Goal: Starting at the line that has "trim.object = core" and stopping after the line that has "record = json.load(file)", reproduce the listing below exactly; omit everything else.
________
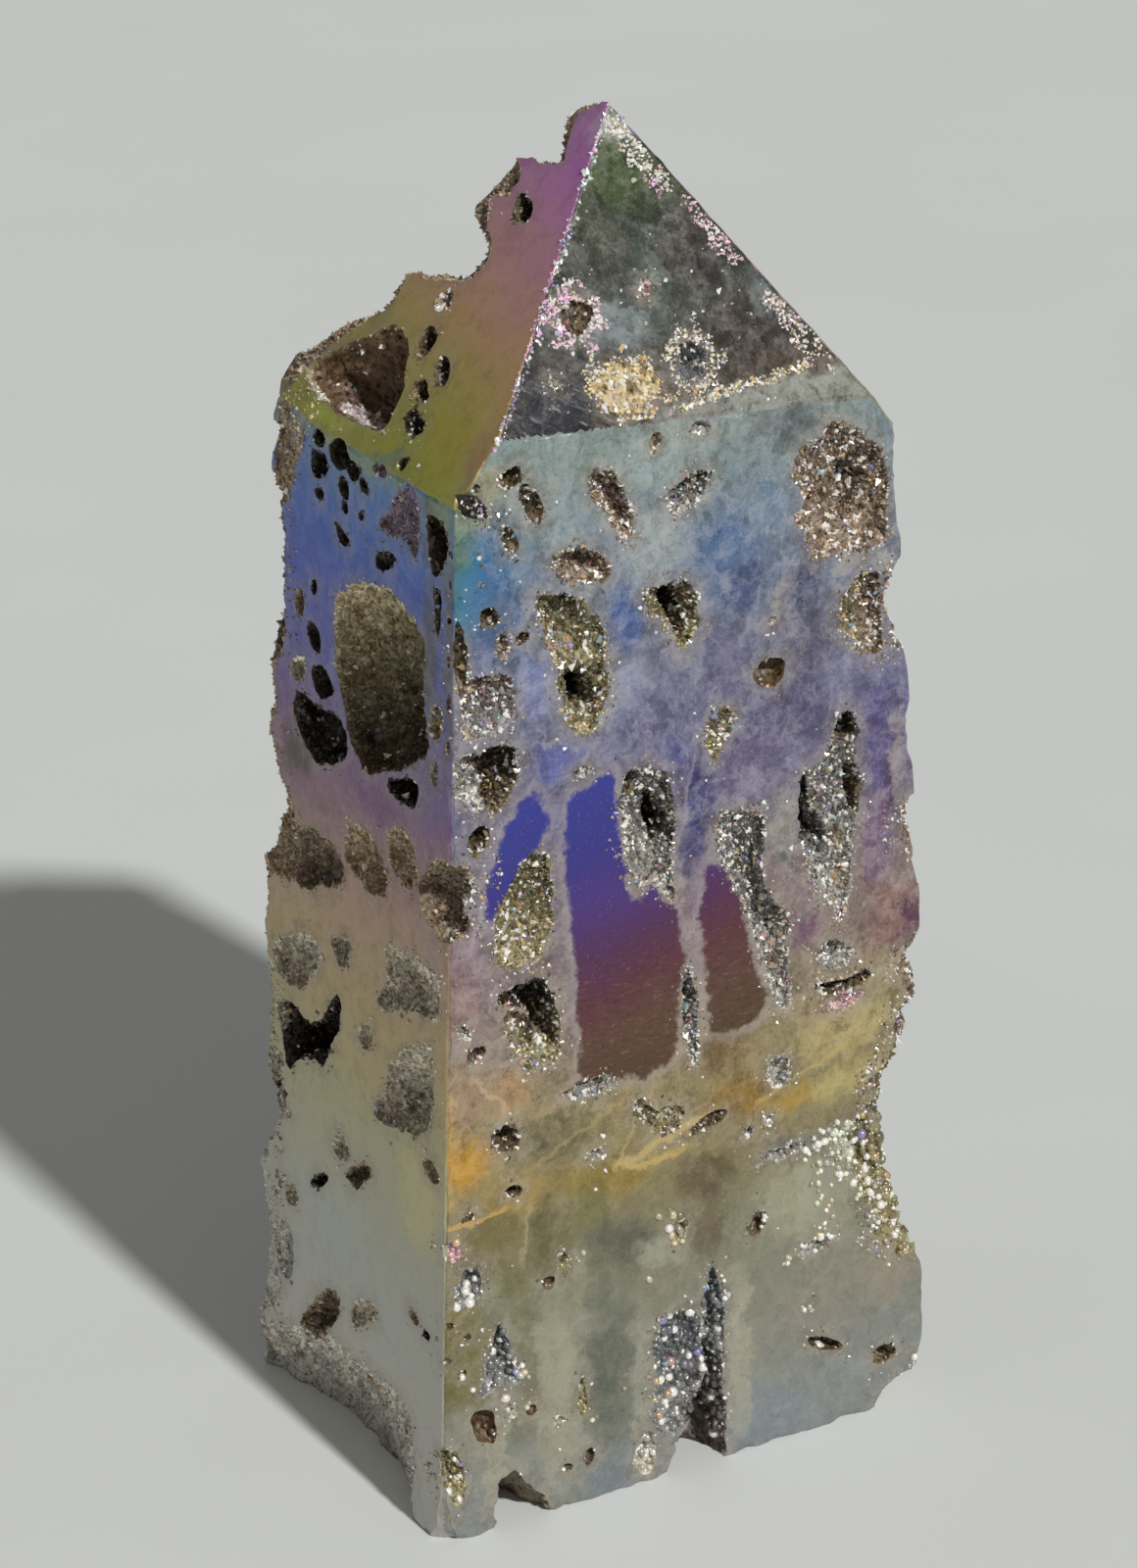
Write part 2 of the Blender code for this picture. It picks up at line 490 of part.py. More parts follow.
def druse_crust(name, face, points, depth, material):
    """The crystals that grew on the wall of a hollow: one crust, with flat-faced tips."""
    centre = middle(points)
    half = smallest_half(points)
    dice = random.Random("druse " + name)
    crust = min(THICKEST_CRUST, CRUST_PER_HALF_WIDTH * half)
    bm = bmesh.new()
    outer, inner = [], []
    steps = wall_steps(depth)
    first = RIM_SETBACK / depth
    for row, (down, share) in enumerate(steps):
        sunk = max(down, first) * (depth - WALL_GAP)
        back = ring(bm, face, points, centre, share - WALL_GAP / half, -sunk)
        outer.append(back)
        front = []
        for i, vert in enumerate(back):
            tall = (i + row) % 2 == 0
            growth = crust * (dice.uniform(0.75, 1.0) if tall else dice.uniform(0.3, 0.45))
            if row == 0:
                growth *= 0.5
            inward = face.at(*centre, -sunk * 0.8) - vert.co
            front.append(bm.verts.new(vert.co + inward.normalized() * growth))
        inner.append(front)
    skin(bm, outer)
    skin(bm, inner)
    skin(bm, [outer[0], inner[0]])
    floor = depth - WALL_GAP
    fan(bm, outer[-1], bm.verts.new(face.at(*centre, -floor)))
    fan(bm, inner[-1], bm.verts.new(face.at(*centre, -floor + crust)))
    obj = add_object("druse_" + name, bm)
    obj.data.materials.append(material)
    return obj


def break_cutter(face, collection):
    """A ragged prism that takes off the broken side of the point."""
    aim = Vector(BREAK_AIM).normalized()
    bm = bmesh.new()
    near = [bm.verts.new(face.at(a, up) - aim * BREAK_LEAD) for a, up in BREAK_OUTLINE]
    far = [bm.verts.new(face.at(a, up) + aim * BREAK_REACH) for a, up in BREAK_OUTLINE]
    skin(bm, [near, far])
    bm.faces.new(near)
    bm.faces.new(list(reversed(far)))
    return add_object("cut_broken_point", bm, collection)


def cavity_cutter(name, centre, radii, collection):
    """A lumpy ball."""
    dice = random.Random(name)
    bm = bmesh.new()
    bmesh.ops.create_icosphere(bm, subdivisions=2, radius=1.0)
    for vert in bm.verts:
        swell = dice.uniform(0.86, 1.08)
        vert.co = Vector(c + v * r * swell for c, v, r in zip(centre, vert.co, radii))
    return add_object("cut_" + name, bm, collection)


def pit_cutter(number, x, y, radius, depth, collection):
    """A shallow cone with a blunt tip, standing up into the underside."""
    dice = random.Random(number)
    bm = bmesh.new()
    rings = []
    for height, share in ((-COLLAR, 1.1), (0.4 * depth, 0.9), (depth, 0.4)):
        loop = []
        for i in range(PIT_SIDES):
            angle = 2 * math.pi * i / PIT_SIDES
            reach = radius * share * dice.uniform(0.85, 1.1)
            loop.append(
                bm.verts.new((x + reach * math.cos(angle), y + reach * math.sin(angle), height))
            )
        rings.append(loop)
    skin(bm, rings)
    bm.faces.new(rings[0])
    bm.faces.new(rings[-1])
    return add_object(f"cut_base_pit_{number}", bm, collection)


def main():
    clear_scene()
    stone = make_material("polished_stone", STONE_COLOUR, STONE_ROUGHNESS, 0.0)
    crystal = make_material("druse_crystal", DRUSE_COLOUR, DRUSE_ROUGHNESS, 0.15)
    cuts = saw_cuts()

    cutters = bpy.data.collections.new("hollow_cutters")
    bpy.context.scene.collection.children.link(cutters)
    crusts = []
    for hollow in HOLLOWS:
        points = oval_outline(hollow, sides_for(hollow))
        face = cuts[hollow.face]
        hollow_cutter(hollow.name, face, points, hollow.depth, cutters)
        if hollow.druse:
            crusts.append(druse_crust(hollow.name, face, points, hollow.depth, crystal))
    for broken in OUTLINES:
        points = evenly(broken.outline, DRUSE_SIDES)
        face = cuts[broken.face]
        hollow_cutter(broken.name, face, points, broken.depth, cutters)
        if broken.druse:
            crusts.append(druse_crust(broken.name, face, points, broken.depth, crystal))
    break_cutter(cuts["left_facet"], cutters)
    for name, centre, radii in BACK_CAVITIES:
        cavity_cutter(name, centre, radii, cutters)
    for number, (x, y, radius, depth) in enumerate(BASE_PITS):
        pit_cutter(number, x, y, radius, depth, cutters)
    core = add_object("stone_inside", cut_blank(cuts, INSET))
    for helper in [core, *cutters.objects]:
        helper.hide_render = True
        helper.display_type = "WIRE"
    for crust in crusts:
        trim = add_boolean(crust, "stay_inside_the_stone", "INTERSECT")
        trim.object = core

    tower = add_object("tower", cut_blank(cuts, 0.0))
    tower.data.materials.append(stone)
    carve = add_boolean(tower, "carve_hollows", "DIFFERENCE")
    carve.operand_type = "COLLECTION"
    carve.collection = cutters


main()
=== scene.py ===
"""Looks of the druzy sphalerite tower: the sawn stone with its vugs, its druse and its film colours.

The stone is cut again from the same planes and hollows as the solid, with finer walls. Lengths in
the tables are millimetres, in the part's own frame: -Y is the broad front, -X the narrow side that
faces the camera, +Z is up.
"""

import json
import math
import random

import bmesh
import bpy
import numpy as np
from mathutils import Matrix, Vector, kdtree, noise

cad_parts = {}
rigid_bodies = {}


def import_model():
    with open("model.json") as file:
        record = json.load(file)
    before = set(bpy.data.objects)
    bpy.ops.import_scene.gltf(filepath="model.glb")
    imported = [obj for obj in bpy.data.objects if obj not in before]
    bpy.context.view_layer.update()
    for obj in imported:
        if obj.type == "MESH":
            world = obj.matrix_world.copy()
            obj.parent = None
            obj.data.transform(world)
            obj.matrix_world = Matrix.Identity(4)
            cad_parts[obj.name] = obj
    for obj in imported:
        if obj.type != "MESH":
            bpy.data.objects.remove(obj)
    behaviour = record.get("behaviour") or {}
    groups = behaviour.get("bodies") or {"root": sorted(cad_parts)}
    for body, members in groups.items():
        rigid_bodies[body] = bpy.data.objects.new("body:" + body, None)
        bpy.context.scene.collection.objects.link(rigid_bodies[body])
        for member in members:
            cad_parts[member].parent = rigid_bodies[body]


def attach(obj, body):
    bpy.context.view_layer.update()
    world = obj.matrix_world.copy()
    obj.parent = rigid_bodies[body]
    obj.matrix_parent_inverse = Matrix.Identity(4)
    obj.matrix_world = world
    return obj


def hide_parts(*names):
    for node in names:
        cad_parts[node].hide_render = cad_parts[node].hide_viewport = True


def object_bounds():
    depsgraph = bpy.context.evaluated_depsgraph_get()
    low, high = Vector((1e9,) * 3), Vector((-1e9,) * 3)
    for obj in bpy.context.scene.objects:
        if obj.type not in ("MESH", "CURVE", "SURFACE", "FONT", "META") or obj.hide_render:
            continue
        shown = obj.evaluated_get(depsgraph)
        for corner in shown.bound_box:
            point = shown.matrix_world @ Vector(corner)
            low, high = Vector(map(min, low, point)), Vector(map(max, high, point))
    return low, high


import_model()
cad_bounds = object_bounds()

MM = 0.001

# The sawn planes, in millimetres
HEIGHT = 95.0
BASE_WIDTH = 39.5
BASE_DEPTH = 28.0
SHOULDER_WIDTH = 33.0
SHOULDER_FRONT = -11.7
SHOULDER_BACK = 13.4
SHOULDER_HEIGHT = 73.6
KNEE_X = 18.95
KNEE_HEIGHT = 40.0
FRONT_FACET_FOOT = 76.6
BACK_FACET_FOOT = 72.5
RIDGE_X = 0.7
RIDGE_FRONT = -1.7
RIDGE_BACK = 1.6
FRONT_FACET_LEAN = 0.07

# Meshing, in millimetres: the grid of the blank, the steps along outlines that the camera sees and along
# the hidden ones, how far cutters stand out of a face, a distance that counts as far away, and how near
# a vertex lies that counts as on a plane
FINE_GRID = 0.5
FINE_STEP = 0.42
COARSE_STEP = 0.8
COLLAR = 0.8
FAR = 9.0
ON_PLANE = 0.002

# Hollows: how steep and gentle walls narrow with depth, how much darker a hollow is at its deepest, which is
# painted shade, how far its colours reach around it, and how far from it a rough face counts as a worn arris
STEEP_WALL = (2.6, 0.55)
GENTLE_WALL = (1.5, 0.8)
DEPTH_SHADE = 0.2
TONE_REACH = 1.6
WORN_GAP = 0.9

# Lumps in the walls of hollows, as (width, height); the widest ones shrink with small hollows
LUMPS = (1.5, 0.32)
FINE_LUMPS = (0.55, 0.16)
WIDE_LUMPS = (2.6, 0.5)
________
Task output:
        trim.object = core

    tower = add_object("tower", cut_blank(cuts, 0.0))
    tower.data.materials.append(stone)
    carve = add_boolean(tower, "carve_hollows", "DIFFERENCE")
    carve.operand_type = "COLLECTION"
    carve.collection = cutters


main()
=== scene.py ===
"""Looks of the druzy sphalerite tower: the sawn stone with its vugs, its druse and its film colours.

The stone is cut again from the same planes and hollows as the solid, with finer walls. Lengths in
the tables are millimetres, in the part's own frame: -Y is the broad front, -X the narrow side that
faces the camera, +Z is up.
"""

import json
import math
import random

import bmesh
import bpy
import numpy as np
from mathutils import Matrix, Vector, kdtree, noise

cad_parts = {}
rigid_bodies = {}


def import_model():
    with open("model.json") as file:
        record = json.load(file)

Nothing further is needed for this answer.